[Start DATA EXTRACT]

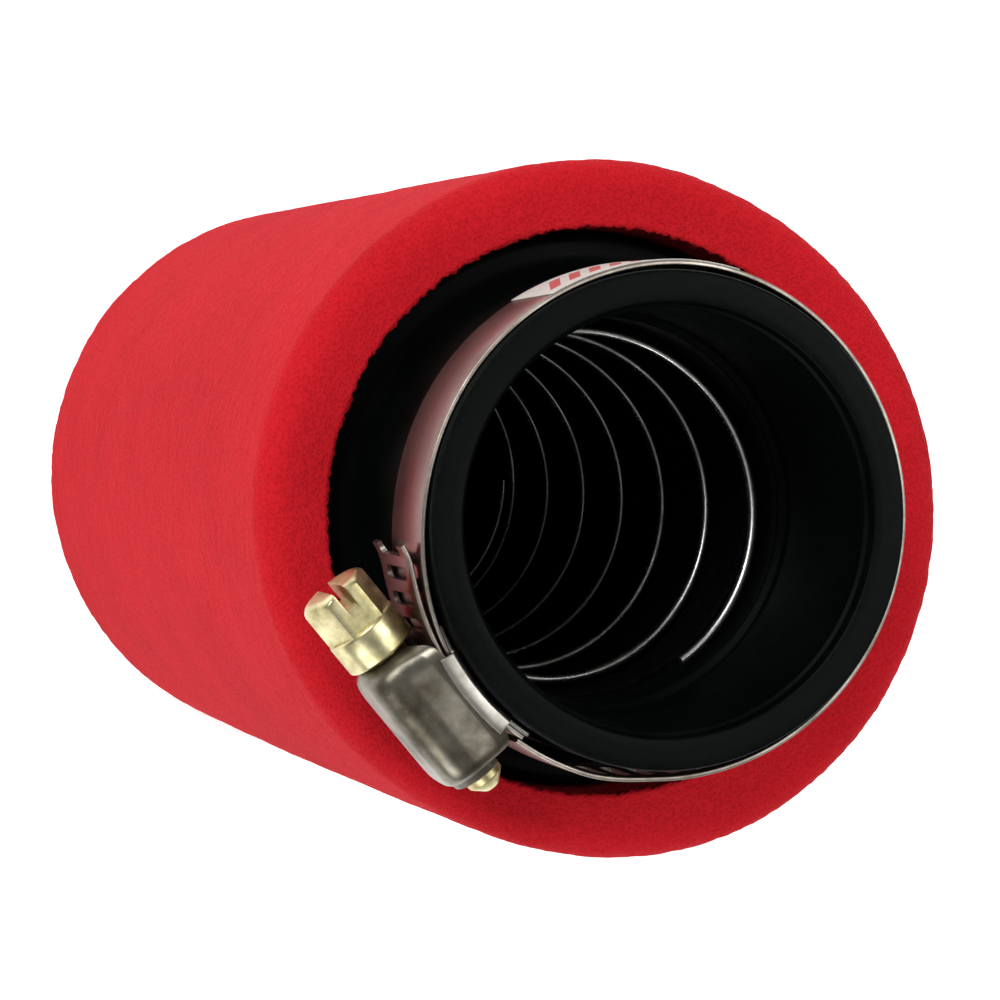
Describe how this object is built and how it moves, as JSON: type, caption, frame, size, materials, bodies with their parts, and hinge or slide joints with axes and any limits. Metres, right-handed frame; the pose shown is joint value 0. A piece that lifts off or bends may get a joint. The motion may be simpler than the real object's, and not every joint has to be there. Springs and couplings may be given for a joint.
{
  "type": "clamp-on foam air filter",
  "caption": "Straight two-stage foam pod air filter with a rubber neck, a wire support spring inside and a worm-drive hose clamp on the neck.",
  "frame": {"origin": "centre of the flat closed end of the foam body", "axes": "+Z along the filter's axis, out of the rubber neck's mouth; the worm housing sits at 220.5 degrees from +X, counter-clockwise seen from the mouth"},
  "size_m": [0.089, 0.0888, 0.1778],
  "materials": {
    "red_foam": "open-cell reticulated foam, red",
    "black_foam": "coarse open-cell foam, black",
    "spring_wire": "drawn steel wire, bright",
    "neck_rubber": "moulded black rubber, satin",
    "stainless_band": "rolled stainless strip",
    "stamped_steel": "stamped steel, dull",
    "yellow_zinc": "zinc plated, yellow passivated",
    "printed_label": "printed paper-backed label, white"
  },
  "bodies": {
    "root": {"outer_foam": "red_foam", "outer_foam_cap": "red_foam", "inner_foam": "black_foam", "inner_foam_cap": "black_foam", "support_spring": "spring_wire", "rubber_neck": "neck_rubber"},
    "clamp": {"clamp_band": "stainless_band", "clamp_housing": "stamped_steel", "clamp_saddle": "stamped_steel", "clamp_label": "printed_label"},
    "tail": {"band_tail": "stainless_band"},
    "screw": {"clamp_screw": "yellow_zinc"}
  },
  "joints": [
    {"name": "clamp_swivel", "type": "hinge", "parent": "root", "child": "clamp", "pos_m": [0, 0, 0.16845], "axis": [0, 0, 1], "continuous": true},
    {"name": "screw_turn", "type": "hinge", "parent": "clamp", "child": "screw", "pos_m": [-0.02707, -0.02312, 0.16845], "axis": [0.6494, -0.7604, 0], "range_deg": [-272, 722]},
    {"name": "tail_travel", "type": "hinge", "parent": "clamp", "child": "tail", "pos_m": [0, 0, 0.16845], "axis": [0, 0, -1], "range_deg": [-4.3, 11.5]}
  ],
  "couplings": [
    {"joint": "screw_turn", "follows": "tail_travel", "ratio": 62.539}
  ]
}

[End DATA EXTRACT]

TO BE DONE -> Return all lines containing the word "bodies".

EXPECTED ANSWER ->
Describe how this object is built and how it moves, as JSON: type, caption, frame, size, materials, bodies with their parts, and hinge or slide joints with axes and any limits. Metres, right-handed frame; the pose shown is joint value 0. A piece that lifts off or bends may get a joint. The motion may be simpler than the real object's, and not every joint has to be there. Springs and couplings may be given for a joint.
  "bodies": {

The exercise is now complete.